01 November 2010

Wang Ping

When a poet works in a second language, it is easier for her/him to ignore the nuances of the language.  This seems to be what is happening to Wang Ping, at least when she talks about her own poetry:

"When I started reading, I started writing in both Chinese and English. After I began writing for awhile, though, I realized that my style writing in Chinese was very conservative, whereas my English-language poetry was much looser and freer. I felt I had much more freedom in English - my way of thinking in poetic images was somehow quite natural."


I think she feels "somehow quite natural" in a second language because she does not have the restrictions imposed by centuries of Chinese poetic tradition.  It is good and bad that a poet writes in a language other than the mother tongue.  On the one hand, it is good that the poet freely moves around the second language, something those born into that language cannot do because their minds have already been molded by the language.  It is, therefore, good for a language to have second-language poets working with it.  On the other hand, a poet should not forget that poetry, like everything else in life, is structured by history (or as critics like to put it, "constituted").  Veering away from tradition is just ignorance, not skill.  By not having the knowledge that a mother-tongue poet has, the second-language poet runs the real risk of reinventing the wheel.

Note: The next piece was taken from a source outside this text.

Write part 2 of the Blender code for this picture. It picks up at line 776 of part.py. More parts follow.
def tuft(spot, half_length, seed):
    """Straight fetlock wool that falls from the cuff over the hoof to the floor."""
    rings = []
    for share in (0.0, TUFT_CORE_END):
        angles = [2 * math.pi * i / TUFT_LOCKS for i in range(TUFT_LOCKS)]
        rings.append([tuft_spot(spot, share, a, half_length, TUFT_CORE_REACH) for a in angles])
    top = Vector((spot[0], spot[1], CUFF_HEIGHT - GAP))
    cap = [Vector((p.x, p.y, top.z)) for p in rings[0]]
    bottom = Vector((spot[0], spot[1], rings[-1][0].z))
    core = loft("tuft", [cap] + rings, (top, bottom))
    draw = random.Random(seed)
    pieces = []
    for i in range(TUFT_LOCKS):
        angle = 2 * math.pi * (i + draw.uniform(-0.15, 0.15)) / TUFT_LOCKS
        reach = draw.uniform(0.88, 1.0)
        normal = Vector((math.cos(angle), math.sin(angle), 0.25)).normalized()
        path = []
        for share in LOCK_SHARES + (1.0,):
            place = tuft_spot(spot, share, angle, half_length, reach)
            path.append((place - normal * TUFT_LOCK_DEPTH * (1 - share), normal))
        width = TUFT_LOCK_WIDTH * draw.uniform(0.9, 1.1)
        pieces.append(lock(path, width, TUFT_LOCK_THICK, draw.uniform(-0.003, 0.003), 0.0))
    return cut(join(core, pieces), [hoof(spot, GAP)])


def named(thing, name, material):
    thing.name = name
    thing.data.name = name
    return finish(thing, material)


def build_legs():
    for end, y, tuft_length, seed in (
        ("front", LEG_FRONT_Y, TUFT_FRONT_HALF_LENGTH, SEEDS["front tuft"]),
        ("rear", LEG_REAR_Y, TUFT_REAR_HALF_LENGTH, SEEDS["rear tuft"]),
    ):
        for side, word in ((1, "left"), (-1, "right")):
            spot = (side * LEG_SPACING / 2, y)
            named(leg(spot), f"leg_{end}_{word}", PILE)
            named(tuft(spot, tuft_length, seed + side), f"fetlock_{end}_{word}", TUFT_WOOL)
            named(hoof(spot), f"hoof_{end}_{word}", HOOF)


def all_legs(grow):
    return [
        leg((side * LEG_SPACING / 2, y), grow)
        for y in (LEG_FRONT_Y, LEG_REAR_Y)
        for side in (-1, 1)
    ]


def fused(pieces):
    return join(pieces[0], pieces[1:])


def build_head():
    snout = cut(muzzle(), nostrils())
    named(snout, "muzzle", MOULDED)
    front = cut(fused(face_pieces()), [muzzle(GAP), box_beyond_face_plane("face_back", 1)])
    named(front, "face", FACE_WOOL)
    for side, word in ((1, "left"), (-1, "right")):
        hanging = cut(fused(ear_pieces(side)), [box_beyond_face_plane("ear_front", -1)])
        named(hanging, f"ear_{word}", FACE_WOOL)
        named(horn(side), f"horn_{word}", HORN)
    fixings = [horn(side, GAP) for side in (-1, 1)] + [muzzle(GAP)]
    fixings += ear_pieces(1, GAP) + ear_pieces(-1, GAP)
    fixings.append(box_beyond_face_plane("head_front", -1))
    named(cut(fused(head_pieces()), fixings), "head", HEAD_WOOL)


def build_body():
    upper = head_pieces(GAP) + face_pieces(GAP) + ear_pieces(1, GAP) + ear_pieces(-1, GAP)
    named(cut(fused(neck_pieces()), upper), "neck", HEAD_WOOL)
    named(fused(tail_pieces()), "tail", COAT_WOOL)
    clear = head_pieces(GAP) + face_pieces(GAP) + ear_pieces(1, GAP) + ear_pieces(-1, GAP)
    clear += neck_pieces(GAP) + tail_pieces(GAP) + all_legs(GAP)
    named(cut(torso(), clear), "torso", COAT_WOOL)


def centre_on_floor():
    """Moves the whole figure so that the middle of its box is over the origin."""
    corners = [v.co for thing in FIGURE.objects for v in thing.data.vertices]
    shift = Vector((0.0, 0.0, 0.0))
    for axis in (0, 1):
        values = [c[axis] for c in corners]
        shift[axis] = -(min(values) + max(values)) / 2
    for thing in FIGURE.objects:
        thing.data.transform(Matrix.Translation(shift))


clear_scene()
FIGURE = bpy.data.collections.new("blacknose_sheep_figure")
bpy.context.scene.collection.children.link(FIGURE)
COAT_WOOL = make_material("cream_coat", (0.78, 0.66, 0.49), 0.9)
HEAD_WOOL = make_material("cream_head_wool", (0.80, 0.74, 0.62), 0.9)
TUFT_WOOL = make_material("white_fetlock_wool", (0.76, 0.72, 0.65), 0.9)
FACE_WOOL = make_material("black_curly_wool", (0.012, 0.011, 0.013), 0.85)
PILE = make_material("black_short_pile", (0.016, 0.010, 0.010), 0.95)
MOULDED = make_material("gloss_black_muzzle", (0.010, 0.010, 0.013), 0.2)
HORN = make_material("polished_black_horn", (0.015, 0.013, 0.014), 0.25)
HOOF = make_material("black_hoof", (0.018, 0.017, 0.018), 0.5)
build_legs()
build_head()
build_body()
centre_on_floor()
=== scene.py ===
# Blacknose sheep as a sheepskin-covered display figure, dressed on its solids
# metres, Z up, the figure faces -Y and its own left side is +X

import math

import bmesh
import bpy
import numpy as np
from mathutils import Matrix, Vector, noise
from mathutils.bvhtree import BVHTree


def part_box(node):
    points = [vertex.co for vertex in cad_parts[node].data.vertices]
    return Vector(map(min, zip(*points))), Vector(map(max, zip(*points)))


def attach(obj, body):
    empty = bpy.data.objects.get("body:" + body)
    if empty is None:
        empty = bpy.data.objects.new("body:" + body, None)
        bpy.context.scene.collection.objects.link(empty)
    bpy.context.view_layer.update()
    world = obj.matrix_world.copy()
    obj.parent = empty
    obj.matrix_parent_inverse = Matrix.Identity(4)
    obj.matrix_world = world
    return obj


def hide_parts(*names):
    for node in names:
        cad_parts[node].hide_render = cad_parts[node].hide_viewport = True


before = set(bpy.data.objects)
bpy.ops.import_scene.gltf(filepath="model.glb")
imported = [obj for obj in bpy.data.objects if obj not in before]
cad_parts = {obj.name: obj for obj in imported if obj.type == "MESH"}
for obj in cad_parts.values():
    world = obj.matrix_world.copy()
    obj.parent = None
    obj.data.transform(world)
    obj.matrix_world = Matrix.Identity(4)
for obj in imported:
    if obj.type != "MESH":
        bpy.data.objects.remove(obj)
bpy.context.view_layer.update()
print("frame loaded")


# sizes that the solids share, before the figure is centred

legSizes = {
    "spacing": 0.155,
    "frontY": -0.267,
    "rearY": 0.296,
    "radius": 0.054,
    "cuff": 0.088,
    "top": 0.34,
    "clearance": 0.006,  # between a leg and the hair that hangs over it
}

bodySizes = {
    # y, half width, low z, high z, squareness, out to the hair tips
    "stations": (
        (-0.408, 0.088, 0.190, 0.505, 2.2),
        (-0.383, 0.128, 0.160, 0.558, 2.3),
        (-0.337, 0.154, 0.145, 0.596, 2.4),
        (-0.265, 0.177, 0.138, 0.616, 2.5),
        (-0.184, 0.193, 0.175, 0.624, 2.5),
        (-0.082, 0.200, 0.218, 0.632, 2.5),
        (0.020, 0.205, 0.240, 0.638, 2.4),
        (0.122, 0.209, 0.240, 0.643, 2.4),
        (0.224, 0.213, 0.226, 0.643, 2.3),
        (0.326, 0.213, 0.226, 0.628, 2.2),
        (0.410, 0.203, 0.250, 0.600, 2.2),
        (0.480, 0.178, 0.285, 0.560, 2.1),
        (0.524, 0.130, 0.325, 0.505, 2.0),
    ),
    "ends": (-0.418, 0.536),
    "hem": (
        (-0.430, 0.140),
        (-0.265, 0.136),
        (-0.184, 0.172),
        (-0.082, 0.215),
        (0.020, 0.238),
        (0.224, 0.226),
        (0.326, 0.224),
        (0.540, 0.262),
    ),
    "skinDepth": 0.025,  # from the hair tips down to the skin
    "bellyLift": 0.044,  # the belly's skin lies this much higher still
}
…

Take these lines from Wang Ping's "Syntax":


"Language, like woman,
Look best when free, undressed." 



The deliberate use of the ungrammatical verb is in keeping with the general theme of the poem, but the image is not correct.  I am a heterosexual male, but I cannot imagine a woman looking better naked than with a few pieces of clothing.  There is a reason painters and sculptors cover even a small portion of the body of a naked woman:  clothing increases rather than decreases sexual desire.  How else explain the unattractiveness of the naked breasts of some tribal women?  Similarly, to follow the metaphor of the lines, "To be or not to be" looks much better than "Decide."  Undressed language never looks better than dressed or poetic language.

1 comment:

  1. You realise, of course, that you have just spelled out an ars erotica in your final paragraph. LOL.

    Indeed, poetry finds its plenitude in its synecdoches even as the coy habiliments over exposed body parts "increases sexual desire." Unlike Wang Ping, I subscribe to "dressed" language, while I guard against verbal diarrhea.

    Indeed, I use structure, forms, and traditions of second languages like the haiku and hokku to sharpen imagery that I write more conveniently in English (See my posts on "Graveyard Epitaphs" and "Haikus on Twigs"). I intend to write a full post on this that incidentally would validate your point: It is good for language to have second language poets working with it.

    I think Wang Ping neglected to consider that Chinese ideography is not "undressed" -- it draws palpable pictures of a universe of ideas caught in disparate world views. In other words, the mother tongue does not countenance the nudity of language. Within the strokes of its ideographs lie the "dressed woman" who would look her best in her cheongsam.